Monday, August 13, 2012
We'll pretend that sadness is truly joy and that this unexpected meeting is 'good'. This is the circle we have come together briefly to complete. What began, now ends.
We'll discuss the small, the trivial. Avoiding like sickness the more relevant, detailed morsels of our forward singular progression without the other. We'll pretend that a familiar smile now offers nothing more, than a casual 'welcome'. Un-chained from our dialogue are the words that pulled and pushed us together, then apart. I'll even foolishly pretend that my heart is un-chained from yours. But inside, the links cannot be broken.
We'll pretend that life is normal. With a kind smile we'll separate, honoring the space we have reserved for another. As I slowly turn to walk away I'll lie. Telling myself that it wasn't as difficult as I had assumed it would be. However strange, yet stranger still, I will be convinced that you felt the same. We'll walk away, maybe to never see the face of the other again. I won't look back. Because I'll know, you won't look back.
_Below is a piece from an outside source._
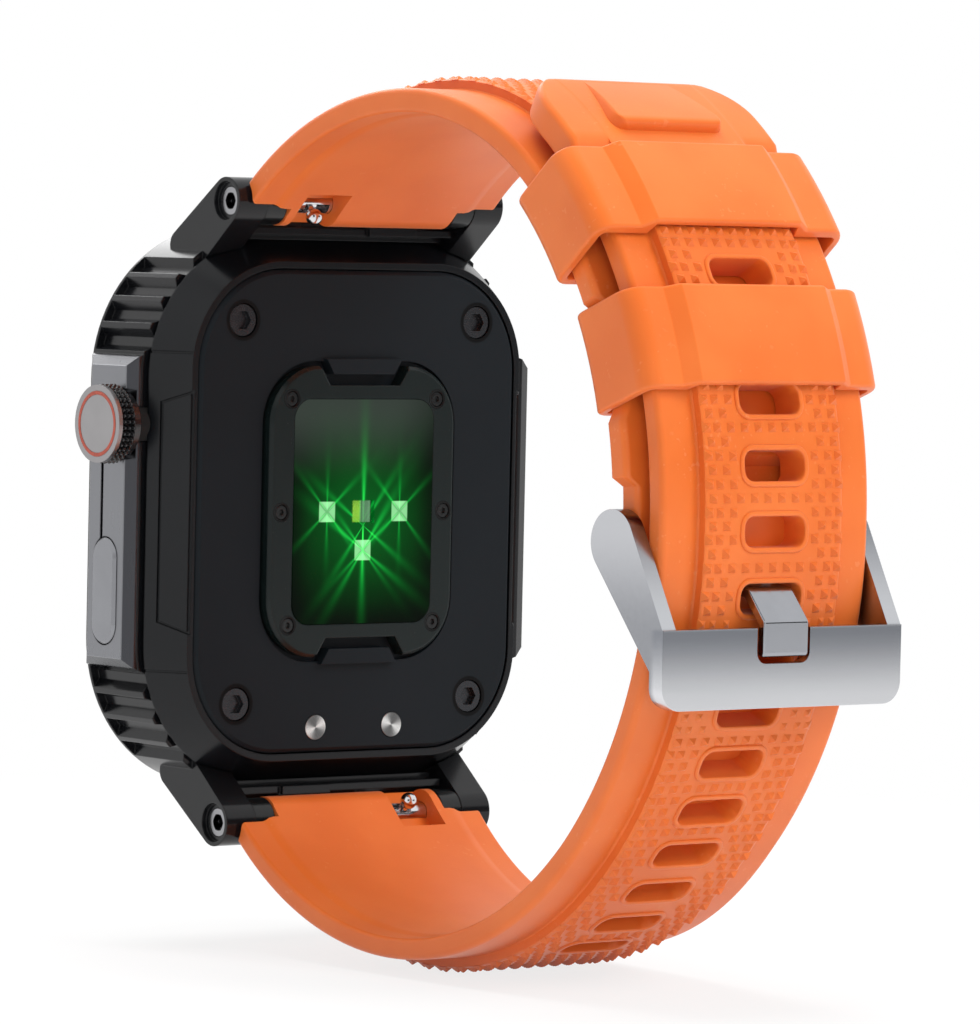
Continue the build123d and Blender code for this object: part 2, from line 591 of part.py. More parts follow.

Somewhere I'll get lost in the crowd. Lost inside of me once again, the question of you. The pendulum has swung, forever are we lost in the tension of it's silence. I'll take with me all that you were, yet sadden that I will never have the chance to embrace, all that you'll be. However I'm sure as we disappear into the business of life, we'll pretend not to remember us or moments etched in our hearts. Your warm smile, your gentle laugh. The beauty of the ocean that day and our foot prints we left behind in the sand. As I turn the corner in the brisk air, I'll only be reminded that winter, is coming soon. But winter, is here.